Valencia confused more than just a few people when it chose to hire Gary Neville as its new manager Wednesday.

Despite serving as an assistant coach for England's national team since 2012, Neville has no previous experience in a full-time managerial role.

His analysis on Monday Night Football has won him praise as one of the game's top pundits, but surely that's not enough, either.

But Valencia brought Neville in anyway, reuniting him with brother Phil after the resignation of Nuno Espirito Santo on the weekend.

On that note, here are the five most surprising hirings in recent football memory:

Arrigo Sacchi, AC Milan

Arrigo Sacchi was barely good enough to be an amateur footballer, and some would say Silvio Berlusconi was a better player. But Berlusconi hired Sacchi as AC Milan's manager in 1987 and promptly drew questions over his credibility as a football man, let alone someone who could possibly tell professionals what to do.

It led to a famous quote from Sacchi: "A jockey doesn't have to have been born a horse."

Instead, Sacchi produced the greatest Milan side ever seen, and the last to win back-to-back European Cups (1989 and 1990).

Steve Kean, Blackburn

Steve Keane had a unsuccessful playing career as well. He couldn't break into the Celtic first team, and made just 12 appearances for Portugal's Academica Coimbra. That was his story.

When he was hired as the successor to Sam Allardyce at Blackburn in 2010, the protests, understandably, came almost immediately.

And they lasted throughout his two-year tenure.

(Courtesy: Daily Record)

Ryan Nelsen, Toronto FC

Toronto FC couldn't wait to sign Ryan Nelsen. In fact, the club agreed to give him his first managerial job before he had even officially retired as a player.
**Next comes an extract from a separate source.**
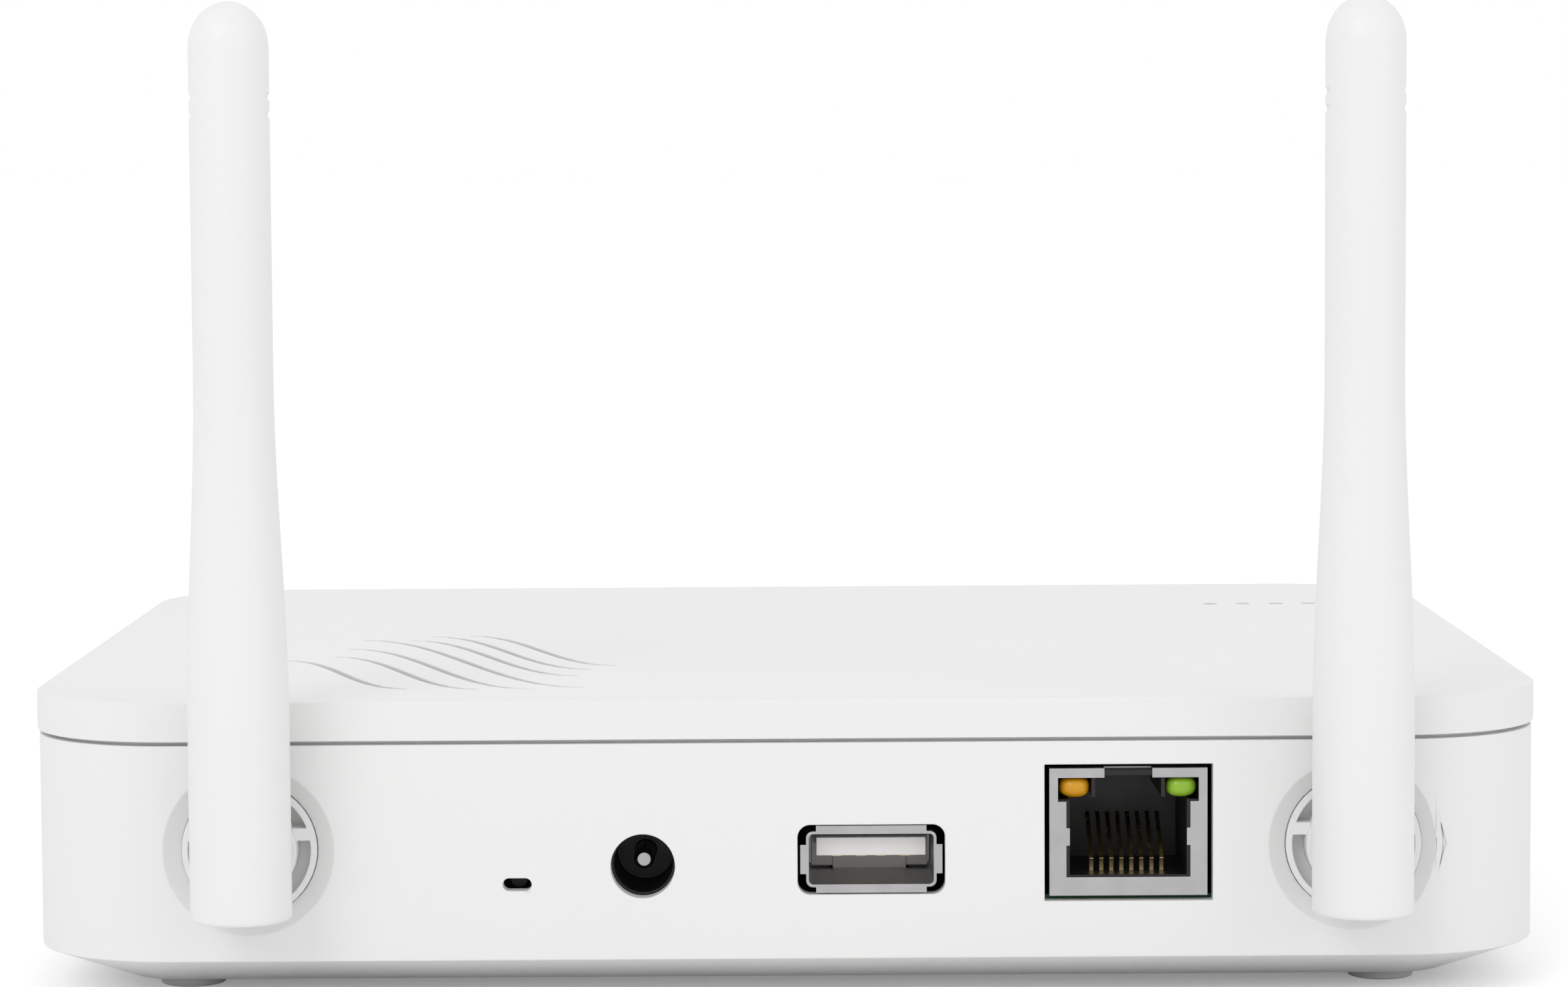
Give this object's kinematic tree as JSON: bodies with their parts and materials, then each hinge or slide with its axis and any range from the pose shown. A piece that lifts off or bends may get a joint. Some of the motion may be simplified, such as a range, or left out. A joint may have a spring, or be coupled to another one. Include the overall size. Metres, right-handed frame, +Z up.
{
  "type": "optical network terminal",
  "caption": "White desktop optical network terminal with two swivelling antennas, network, USB and power sockets, and a fibre socket on its side.",
  "frame": {"origin": "bottom centre of the overall box: on the table plane under the feet", "axes": "+Z up, -Y towards the port side, +X to the right when the ports are faced"},
  "size_m": [0.1554, 0.1316, 0.1012],
  "materials": {
    "white_shell": "fine moulded texture",
    "foot_rubber": "matt",
    "screw_steel": "plated",
    "board_green": "solder mask",
    "black_plastic": "satin",
    "socket_metal": "nickel plated",
    "pale_plastic": "satin",
    "contact_gold": "gold flash",
    "amber_lens": "tinted clear",
    "green_lens": "tinted clear",
    "fibre_green": "satin",
    "chip_resin": "moulded epoxy",
    "heatsink_alloy": "anodised",
    "clear_guide": "clear acrylic",
    "cable_grey": "satin"
  },
  "bodies": {
    "housing": {"base_shell": "white_shell", "top_cover": "white_shell", "rubber_feet": "foot_rubber", "housing_screws": "screw_steel", "main_board": "board_green", "board_screws": "screw_steel", "dc_jack_body": "black_plastic", "dc_jack_pin": "socket_metal", "dc_jack_terminals": "socket_metal", "usb_shield": "socket_metal", "usb_tongue": "pale_plastic", "usb_contacts": "contact_gold", "lan_socket_body": "black_plastic", "lan_socket_shield": "socket_metal", "lan_contacts": "contact_gold", "lan_led_amber": "amber_lens", "lan_led_green": "green_lens", "reset_switch_body": "black_plastic", "optical_receptacle": "fibre_green", "ferrule_sleeve": "pale_plastic", "optical_transceiver": "socket_metal", "optical_leads": "contact_gold", "processor_chip": "chip_resin", "heatsink": "heatsink_alloy", "memory_chip": "chip_resin", "flash_chip": "chip_resin", "wifi_shield_can": "socket_metal", "lan_transformer": "chip_resin", "capacitors": "chip_resin", "power_inductor": "chip_resin", "crystal": "socket_metal", "status_leds": "pale_plastic", "light_guide": "clear_guide", "coax_pigtails": "cable_grey", "coax_plugs": "contact_gold"},
    "reset_button": {"reset_plunger": "black_plastic"},
    "antenna_left": {"antenna_left_swivel": "white_shell", "antenna_left_sleeve": "white_shell", "antenna_left_radiator": "contact_gold", "antenna_left_feed": "cable_grey", "antenna_left_clip": "screw_steel"},
    "antenna_right": {"antenna_right_swivel": "white_shell", "antenna_right_sleeve": "white_shell", "antenna_right_radiator": "contact_gold", "antenna_right_feed": "cable_grey", "antenna_right_clip": "screw_steel"}
  },
  "joints": [
    {"name": "left_antenna_turn", "type": "hinge", "parent": "housing", "child": "antenna_left", "pos_m": [-0.0543, -0.05437, 0.0161], "axis": [0, 1, 0], "range_deg": [-90, 35]},
    {"name": "right_antenna_turn", "type": "hinge", "parent": "housing", "child": "antenna_right", "pos_m": [0.0574, -0.05437, 0.0161], "axis": [0, 1, 0], "range_deg": [-35, 90]},
    {"name": "reset_press", "type": "slide", "parent": "housing", "child": "reset_button", "axis": [0, 1, 0], "range_m": [0, 0.0003], "stiffness_N_per_m": 500}
  ]
}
Some fans thought the centre-back was arriving as a signing to shore up the defence. Not so.

Nelsen closed out his playing career at Queens Park Rangers in January 2013, and joined TFC in February for preseason training.

He was fired in August 2014, and hasn't coached since.

Tata Martino, Barcelona

Tata Martino had an established career in football and held managerial posts across South America before taking the Barcelona job in 2013. He had also led Paraguay's national team to the quarterfinals of the 2010 World Cup.
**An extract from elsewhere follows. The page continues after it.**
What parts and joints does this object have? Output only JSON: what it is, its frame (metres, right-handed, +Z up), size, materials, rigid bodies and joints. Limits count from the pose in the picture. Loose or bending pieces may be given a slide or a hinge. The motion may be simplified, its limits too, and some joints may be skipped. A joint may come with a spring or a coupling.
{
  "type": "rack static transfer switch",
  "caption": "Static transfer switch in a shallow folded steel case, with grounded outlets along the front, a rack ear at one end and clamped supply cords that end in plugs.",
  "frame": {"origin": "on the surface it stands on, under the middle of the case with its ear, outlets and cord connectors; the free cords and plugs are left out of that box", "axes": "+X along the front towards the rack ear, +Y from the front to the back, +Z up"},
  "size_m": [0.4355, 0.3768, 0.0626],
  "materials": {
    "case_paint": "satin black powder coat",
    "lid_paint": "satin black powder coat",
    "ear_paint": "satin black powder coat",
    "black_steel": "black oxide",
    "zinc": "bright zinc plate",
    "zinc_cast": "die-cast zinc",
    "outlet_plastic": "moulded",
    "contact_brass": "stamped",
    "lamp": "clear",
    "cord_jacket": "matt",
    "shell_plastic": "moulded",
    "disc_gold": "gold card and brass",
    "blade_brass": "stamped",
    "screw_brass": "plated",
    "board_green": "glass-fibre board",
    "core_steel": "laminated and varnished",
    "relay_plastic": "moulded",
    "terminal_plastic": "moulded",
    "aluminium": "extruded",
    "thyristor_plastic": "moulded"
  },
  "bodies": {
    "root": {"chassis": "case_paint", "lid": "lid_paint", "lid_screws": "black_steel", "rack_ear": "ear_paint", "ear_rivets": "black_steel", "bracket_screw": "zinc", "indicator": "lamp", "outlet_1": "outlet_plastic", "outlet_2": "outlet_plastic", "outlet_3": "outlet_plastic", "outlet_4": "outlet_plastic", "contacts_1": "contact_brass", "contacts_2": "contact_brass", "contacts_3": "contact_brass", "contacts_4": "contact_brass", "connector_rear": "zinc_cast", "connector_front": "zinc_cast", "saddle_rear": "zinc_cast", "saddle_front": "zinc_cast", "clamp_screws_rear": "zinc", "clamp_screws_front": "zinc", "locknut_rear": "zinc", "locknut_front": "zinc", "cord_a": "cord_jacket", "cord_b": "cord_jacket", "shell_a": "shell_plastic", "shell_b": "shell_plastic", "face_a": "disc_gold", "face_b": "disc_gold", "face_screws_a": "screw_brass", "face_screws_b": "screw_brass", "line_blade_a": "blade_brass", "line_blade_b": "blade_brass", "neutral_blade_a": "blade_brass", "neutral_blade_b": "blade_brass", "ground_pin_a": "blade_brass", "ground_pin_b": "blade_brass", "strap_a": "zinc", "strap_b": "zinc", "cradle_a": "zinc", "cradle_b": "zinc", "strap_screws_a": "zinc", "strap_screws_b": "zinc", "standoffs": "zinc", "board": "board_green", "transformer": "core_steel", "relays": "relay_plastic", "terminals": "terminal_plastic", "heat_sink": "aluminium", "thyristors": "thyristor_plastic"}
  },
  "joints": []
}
But his appointment at Camp Nou felt at least a little strange. He was an outlier, someone who had never been a part of European football before, coming to a club that already had its own style of play under managers Pep Guardiola and Tito Vilanova, who had grown up with the club.

Martino kept the same tiki-taka style in place, but yielded no major silverware. He left after just a single season in charge.

David Moyes, Real Sociedad

David Moyes tried his best to speak Spanish, but he could barely put a sentence together when he joined Real Sociedad in November 2014.

It was strange to see a British manager coaching abroad. Still, he managed to keep the side in La Liga.

Sociedad was 15th by the time Moyes came on board, and he impressed onlookers when it beat Barcelona 1-0 in January.

But that would be it. He was fired Nov. 9 - just a day before completing a full year at the club.